July 24, 2007 Libya extradits all six Bulgarians detained on charges for infecting hundreds of children with AIDS.
Nurses Christiana Valcheva, Nasya Nenova, Valentina Siropulo, Valya Chervenyashka and Snezhana Dimitrova, together with Christiana's husband Dr. Zdravko Georgiev and Palestinian medical student Ashraf al-Hajjuj, were arrested in Benghazi on February 9, 1999 and remained in Libyan prisons a total of 2,755 days. They were accused in 2000 of deliberately causing an AIDS epidemic in Benghazi to destabilize the Jamahiriya.
Two more Bulgarian citizens - Emanuela Koleva and Smilyan Tachev - were brought to the trial in absentia, accused together with the main group of defendants of violating Libya's moral norms and currency laws. In 2002, the medics were acquitted on the charge of conspiracy against the state, but an intermediate instance preserved and continued the case on the remaining charges - intent, poisoning, adultery, alcohol use, illegal currency transfers.
On May 6, 2004, the nurses and Ashraf were sentenced to death by firing squad. Zdravko Georgiev was convicted only on the lighter charges, as were Koleva and Tachev, who had left Libya before the start of the trial. In 2005, Libya's Supreme Court overturned the death sentences and remanded the case. In 2006, the sentences were reconfirmed by the Court of Appeal, and on July 11, 2007 - finally confirmed by the Supreme Court.
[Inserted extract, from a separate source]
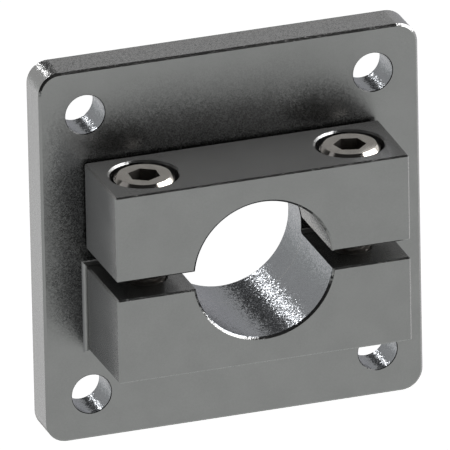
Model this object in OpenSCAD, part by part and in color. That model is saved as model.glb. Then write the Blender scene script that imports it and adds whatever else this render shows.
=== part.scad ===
// Flanged shaft support: a square mounting flange with the lower half of a split clamp cast
// onto it, a loose clamp cap, and the two socket head screws that draw the cap down.
// Millimetres. The shaft runs along Y on X = Z = 0. The mounting face is the plane Y = 0 and
// the clamp stands forward of it, towards -Y. The cap is on top, towards +Z.

/* [Flange] */
// Width and height of the square flange
flange_w = 83; // [80:0.5:110]
// Thickness of the flange
flange_t = 8.5; // [6:0.5:14]
// Radius of the flange's corners
corner_r = 4.6; // [2:0.1:7]
// Chamfer around the front of the flange
flange_chamfer = 0.5; // [0.2:0.1:1.2]
// Chamfer around the mounting face, its bore and its bolt holes
rear_chamfer = 0.3; // [0.1:0.1:0.6]
// Distance between the bolt holes, both ways
bolt_pitch = 63; // [60:0.5:66]
// Diameter of the bolt holes
bolt_hole_d = 8.6; // [5:0.1:10]
// Chamfer at the front of each bolt hole
bolt_hole_chamfer = 0.15; // [0.1:0.05:0.5]

/* [Shaft bore] */
// Diameter of the bore, open before the screws draw it down onto a 30 mm shaft
bore_d = 30.2; // [20:0.1:32]
// Chamfer at the front mouth of the bore
bore_chamfer = 0.5; // [0.2:0.1:1]

/* [Clamp] */
// Width of the clamp across its front face
clamp_w = 64.2; // [62:0.2:72]
// Height of the clamp over both halves, at its front face
clamp_h = 41.8; // [40:0.2:48]
// How far the clamp stands out from the flange
clamp_depth = 20.8; // [19:0.2:30]
// Draft angle of the cast outer faces, widest at the flange
draft = 0.5; // [0.1:0.1:1.5]
// Chamfer along the edges of both clamp halves
clamp_chamfer = 0.35; // [0.2:0.05:0.8]
// Gap between the cap and the lower half
split_gap = 3.9; // [2:0.1:6]
// How far the middle of that gap lies below the shaft's axis
split_drop = 0.15; // [0:0.05:0.5]
// Clear space between the cap and the flange
cap_clearance = 0.9; // [0.4:0.1:2]
// Fillet where the lower half grows out of the flange
foot_r = 1.05; // [0.5:0.05:1.5]

/* [Clamp screws] */
// Distance between the two screws
screw_pitch = 45; // [44.6:0.1:46]
// Distance of the screws behind the clamp's front face
screw_set_back = 10; // [9:0.1:11]
// Outer diameter of the screw thread
thread_d = 8; // [6:0.5:8]
// Length of the screws under the head
screw_length = 25; // [20:1:28]
// Diameter of the screw head
head_d = 12.8; // [10:0.1:13]
// Height of the screw head
head_h = 8; // [6:0.5:9]
// Rounding of the head's upper rim
head_rim_r = 0.8; // [0.3:0.1:1]
// Width across the flats of the hexagon socket
socket_af = 6; // [4:0.5:6.5]
// Depth of the hexagon socket
socket_depth = 4.2; // [3:0.1:4.5]
// Angle at which a corner of the left screw's socket has stopped
left_socket_turn = 27; // [-30:1:30]
// Angle at which a corner of the right screw's socket has stopped
right_socket_turn = -16; // [-30:1:30]
// Diameter of the counterbore around each head
counterbore_d = 14.5; // [13.6:0.1:15]
// Chamfer at the mouth of each counterbore
counterbore_chamfer = 0.35; // [0.1:0.05:0.5]
// How far each head lies below the cap's top
head_recess = 0.05; // [0:0.05:1]
// Room between a screw's shank and its hole in the cap, on the radius
shank_clearance = 0.5; // [0.2:0.1:1]
// Play between the screw thread and the tapped hole, on the radius
thread_play = 0.03; // [0.01:0.01:0.05]

/* [Hidden] */
$fn = 96;

// Overlap that joins two solids, or carries a cut clear of a face
over = 1;
// The clamp's front face and the cap's back face, as distances in front of the mounting face
front = flange_t + clamp_depth;
cap_back = flange_t + cap_clearance;
// The two faces of the split, as heights above the shaft's axis
cap_split_z = split_gap / 2 - split_drop;
body_split_z = -split_gap / 2 - split_drop;
// Where the screws stand, the cap's top there, and the seat under each head
screw_x = screw_pitch / 2;
screw_y = screw_set_back - front;
cap_top_z = clamp_h / 2 + screw_set_back * tan(draft);
seat_z = cap_top_z - head_recess - head_h;
// How far the thread of the tapped hole runs past the screw's tip, and the drilling past that
tap_run_on = 2;
drill_run_on = 1.5;
tap_end_z = seat_z - screw_length - tap_run_on;
drill_end_z = tap_end_z - drill_run_on;
// The tapping drill, and the countersink at the mouth of the tapped hole
drill_d = 0.85 * thread_d;
tap_mouth = 0.5;
// The drawn-out point of a 118 degree drill, as a share of its diameter
drill_point = 0.3;
// The lower half's outline where it meets the flange
foot_half_w = clamp_w / 2 + clamp_depth * tan(draft);
foot_low_z = -clamp_h / 2 - clamp_depth * tan(draft);

SIDES = [-1, 1];

// Half the clamp's width at a distance in front of the mounting face
function half_w(y) = clamp_w / 2 + (front - y) * tan(draft);
// Half the clamp's height at that distance
function half_h(y) = clamp_h / 2 + (front - y) * tan(draft);

// Sweeps an outline drawn in (Y, Z) along X
module along_x(length) {
    rotate([90, 0, 90])
        linear_extrude(height = length, center = true)
            children();
}

// Turns a shape that stands on Z so that it points forward, towards -Y
module forward() {
    rotate([90, 0, 0])
        children();
}

// Section of the flange's rim: x is the distance from the middle, y the distance forward
module rim_section(half) {
    polygon([
        [0, 0],
        [half - rear_chamfer, 0],
        [half, rear_chamfer],
        [half, flange_t - flange_chamfer],
        [half - flange_chamfer, flange_t],
        [0, flange_t]
    ]);
}

// One strip of the flange that reaches both of its opposite edges
module flange_strip(length) {
    rotate([90, 0, 0])
        rotate([90, 0, 90])
            linear_extrude(height = length, center = true)
                for (side = [0, 1])
                    mirror([side, 0])
                        rim_section(flange_w / 2);
}

// Square plate with true round corners and chamfered rims
module flange_plate() {
    straight = flange_w - 2 * corner_r;
    flange_strip(straight);
    rotate([0, 90, 0])
        flange_strip(straight);
    for (x = SIDES, z = SIDES)
        translate([x * straight / 2, 0, z * straight / 2])
            forward()
                rotate_extrude()
                    rim_section(corner_r);
}

// Square bar laid on an edge, so that cutting it away leaves a chamfer
module edge_bar(length) {
    side = clamp_chamfer * sqrt(2);
    rotate([0, 0, 45])
        cube([side, side, length], center = true);
}

// Bars for the edges that run from side to side and up and down on one upright face
module face_bars(y, half_width, split_z, outer_z) {
    for (x = SIDES)
        translate([x * half_width, -y, 0])
            edge_bar(2 * clamp_h);
    for (z = [split_z, outer_z])
        translate([0, -y, z])
            rotate([0, 90, 0])
                edge_bar(2 * clamp_w);
}

// Bars for the edges that run from front to back, leaning with the draft
module depth_bars(split_z, outer) {
    for (x = SIDES) {
        translate([x * clamp_w / 2, -front, outer * clamp_h / 2])
            rotate([outer * draft, 0, -x * draft])
                forward()
                    edge_bar(3 * clamp_depth);
        translate([x * clamp_w / 2, -front, split_z])
            rotate([0, 0, -x * draft])
                forward()
                    edge_bar(3 * clamp_depth);
    }
}

// Plain block for one half of the clamp, from its split face out to its drafted outer face.
// outer is 1 for the half on top and -1 for the half below.
module drafted_block(back, split_z, outer) {
    intersection() {
        linear_extrude(height = 2 * clamp_h, center = true)
            polygon([
                [-half_w(front), -front],
                [half_w(front), -front],
                [half_w(back), -back],
                [-half_w(back), -back]
            ]);
        along_x(2 * clamp_w)
            polygon([
                [-front, split_z],
                [-front, outer * half_h(front)],
                [-back, outer * half_h(back)],
                [-back, split_z]
            ]);
    }
}

// The same half with chamfers around its front face and along its four deep edges
module clamp_half(back, split_z, outer) {
    difference() {
        difference() {
            drafted_block(back, split_z, outer);
            face_bars(front, half_w(front), split_z, outer * half_h(front));
        }
        depth_bars(split_z, outer);
    }
}

// Fillet all round the foot of the lower half: a low step with its sides hollowed out.
// The hollows dip a little below the faces that they blend into, so they cross them cleanly.
module foot_fillet() {
    dip = 0.02;
    reach = foot_r - dip;
    top_z = body_split_z + reach;
    low_z = foot_low_z - reach;
    side_x = foot_half_w + reach;
    difference() {
        translate([-side_x, -flange_t - reach, low_z])
            cube([2 * side_x, reach + over, top_z - low_z]);
        for (z = [top_z, low_z])
            translate([0, -flange_t - reach, z])
                rotate([0, 90, 0])
                    cylinder(h = 3 * side_x, r = foot_r, center = true);
        for (x = SIDES)
            translate([x * side_x, -flange_t - reach, 0])
                cylinder(h = 3 * clamp_h, r = foot_r, center = true);
    }
}

// Shaft bore from the front mouth to the mounting face, with both mouths chamfered
module shaft_bore() {
    r = bore_d / 2;
    translate([0, over, 0])
        forward()
            cylinder(h = front + 2 * over, r = r);
    translate([0, over, 0])
        forward()
            cylinder(h = over + rear_chamfer, r1 = r + rear_chamfer + over, r2 = r);
    translate([0, bore_chamfer - front, 0])
        forward()
            cylinder(h = bore_chamfer + over, r1 = r, r2 = r + bore_chamfer + over);
}

// The four bolt holes of the flange, chamfered at both ends
module bolt_holes() {
    r = bolt_hole_d / 2;
    for (x = SIDES, z = SIDES)
        translate([x * bolt_pitch / 2, 0, z * bolt_pitch / 2]) {
            translate([0, over, 0])
                forward()
                    cylinder(h = flange_t + 2 * over, r = r);
            translate([0, over, 0])
                forward()
                    cylinder(h = over + rear_chamfer, r1 = r + rear_chamfer + over, r2 = r);
            translate([0, bolt_hole_chamfer - flange_t, 0])
                forward()
                    cylinder(h = bolt_hole_chamfer + over, r1 = r, r2 = r + bolt_hole_chamfer + over);
        }
}

// Puts a copy at each screw, with its own origin on the seat under the head
module at_screws() {
    for (x = SIDES)
        translate([x * screw_x, screw_y, seat_z])
            children();
}

// Blind tapped hole in the lower half, ending in a drill point
module tapped_hole() {
    depth = seat_z - tap_end_z;
    translate([0, 0, -depth])
        cylinder(h = depth, d = thread_d);
    translate([0, 0, drill_end_z - seat_z])
        cylinder(h = tap_end_z - drill_end_z + over, d = drill_d);
    translate([0, 0, drill_end_z - seat_z - drill_point * drill_d])
        cylinder(h = drill_point * drill_d, d1 = 0, d2 = drill_d);
    translate([0, 0, body_split_z - seat_z - tap_mouth])
        cylinder(h = tap_mouth, d1 = thread_d, d2 = thread_d + 2 * tap_mouth);
}

// Counterbore for the head, and the clearance hole below it
module screw_hole() {
    rim_z = head_h + head_recess;
    cylinder(h = rim_z + over, d = counterbore_d);
    translate([0, 0, rim_z - counterbore_chamfer])
        cylinder(
            h = counterbore_chamfer + over,
            d1 = counterbore_d,
            d2 = counterbore_d + 2 * (counterbore_chamfer + over)
        );
    translate([0, 0, -seat_z])
        cylinder(h = seat_z + over, d = thread_d + 2 * shank_clearance);
}

// Head of a socket screw standing on its seat, with a rounded upper rim
module screw_head() {
    r = head_d / 2;
    foot_break = 0.3;
    rotate_extrude() {
        translate([0, foot_break])
            square([r, head_h - head_rim_r - foot_break]);
        square([r - head_rim_r, head_h]);
        translate([r - head_rim_r, head_h - head_rim_r])
            circle(head_rim_r);
        polygon([[0, 0], [r - foot_break, 0], [r, foot_break], [0, foot_break]]);
    }
}

// Hexagon socket that ends in a drill point
module hex_socket() {
    translate([0, 0, head_h - socket_depth])
        cylinder(h = socket_depth + over, d = socket_af / cos(30), $fn = 6);
    translate([0, 0, head_h - socket_depth - drill_point * socket_af])
        cylinder(h = drill_point * socket_af, d1 = 0, d2 = socket_af);
}

// One socket head screw with a chamfered tip
module socket_screw(socket_turn) {
    r = thread_d / 2 - thread_play;
    tip = 0.9;
    difference() {
        union() {
            screw_head();
            translate([0, 0, tip - screw_length])
                cylinder(h = screw_length - tip + over, r = r);
            translate([0, 0, -screw_length])
                cylinder(h = tip, r1 = r - tip, r2 = r);
        }
        rotate([0, 0, socket_turn])
            hex_socket();
    }
}

// Flange and lower clamp half, cast as one piece
module flange_body() {
    color([0.62, 0.63, 0.62])
        difference() {
            union() {
                flange_plate();
                clamp_half(flange_t - over, body_split_z, -1);
                foot_fillet();
            }
            shaft_bore();
            bolt_holes();
            at_screws()
                tapped_hole();
        }
}

// Upper clamp half, clear of the flange behind it
module clamp_cap() {
    color([0.66, 0.67, 0.66])
        difference() {
            difference() {
                clamp_half(cap_back, cap_split_z, 1);
                face_bars(cap_back, half_w(cap_back), cap_split_z, half_h(cap_back));
            }
            shaft_bore();
            at_screws()
                screw_hole();
        }
}

// The pair of screws that draw the cap down
module clamp_screws() {
    color([0.5, 0.48, 0.46]) {
        translate([-screw_x, screw_y, seat_z])
            socket_screw(left_socket_turn);
        translate([screw_x, screw_y, seat_z])
            socket_screw(right_socket_turn);
    }
}

flange_body();
clamp_cap();
clamp_screws();
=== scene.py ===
"""Looks of a flange-mounted shaft support: satin castings, knurled socket screws, a pale studio."""

import logging
import math
from collections.abc import Callable, Sequence
from dataclasses import dataclass, field
from enum import Enum

import bpy
from mathutils import Matrix, Vector


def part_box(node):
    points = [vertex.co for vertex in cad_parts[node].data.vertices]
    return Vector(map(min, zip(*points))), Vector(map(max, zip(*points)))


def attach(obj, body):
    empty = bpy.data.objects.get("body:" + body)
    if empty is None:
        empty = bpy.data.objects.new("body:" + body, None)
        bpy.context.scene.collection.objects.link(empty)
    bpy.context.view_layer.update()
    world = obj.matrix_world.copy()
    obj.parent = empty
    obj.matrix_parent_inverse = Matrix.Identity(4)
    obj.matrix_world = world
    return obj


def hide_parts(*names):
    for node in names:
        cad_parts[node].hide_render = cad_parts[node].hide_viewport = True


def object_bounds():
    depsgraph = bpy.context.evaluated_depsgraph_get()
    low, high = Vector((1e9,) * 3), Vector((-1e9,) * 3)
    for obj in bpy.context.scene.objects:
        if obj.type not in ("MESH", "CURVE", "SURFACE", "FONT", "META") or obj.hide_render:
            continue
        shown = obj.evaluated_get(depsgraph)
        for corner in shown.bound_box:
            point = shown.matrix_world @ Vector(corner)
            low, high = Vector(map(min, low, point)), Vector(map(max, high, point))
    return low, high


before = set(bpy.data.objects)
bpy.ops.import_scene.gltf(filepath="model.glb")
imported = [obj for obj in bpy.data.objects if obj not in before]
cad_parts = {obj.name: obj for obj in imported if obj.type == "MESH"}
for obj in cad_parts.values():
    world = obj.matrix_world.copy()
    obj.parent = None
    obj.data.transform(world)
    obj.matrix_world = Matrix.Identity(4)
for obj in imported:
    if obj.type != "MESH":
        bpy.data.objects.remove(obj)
CAD_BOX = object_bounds()

LOG = logging.getLogger("shaft_support")
MM = 0.001

Colour = tuple[float, float, float]
Point = tuple[float, float, float]
Socket = bpy.types.NodeSocket
Feed = Socket | float | Sequence[float]

WHITE: Colour = (1.0, 1.0, 1.0)
# The range that most of a noise's values fill
NOISE_SPAN = (0.3, 0.7)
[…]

On July 17, 2007, the Bulgarians' death sentences were commuted to life imprisonment by the High Judicial Council of Libya. On July 24 this year Valcheva, Nenova, Siropulo, Chervenyashka, Dimitrova, Georgiev and Hadjuj returned on a special flight to Sofia airport after the negotiations for their release, which lasted more than eight years, ended with the mediation of the EU and France.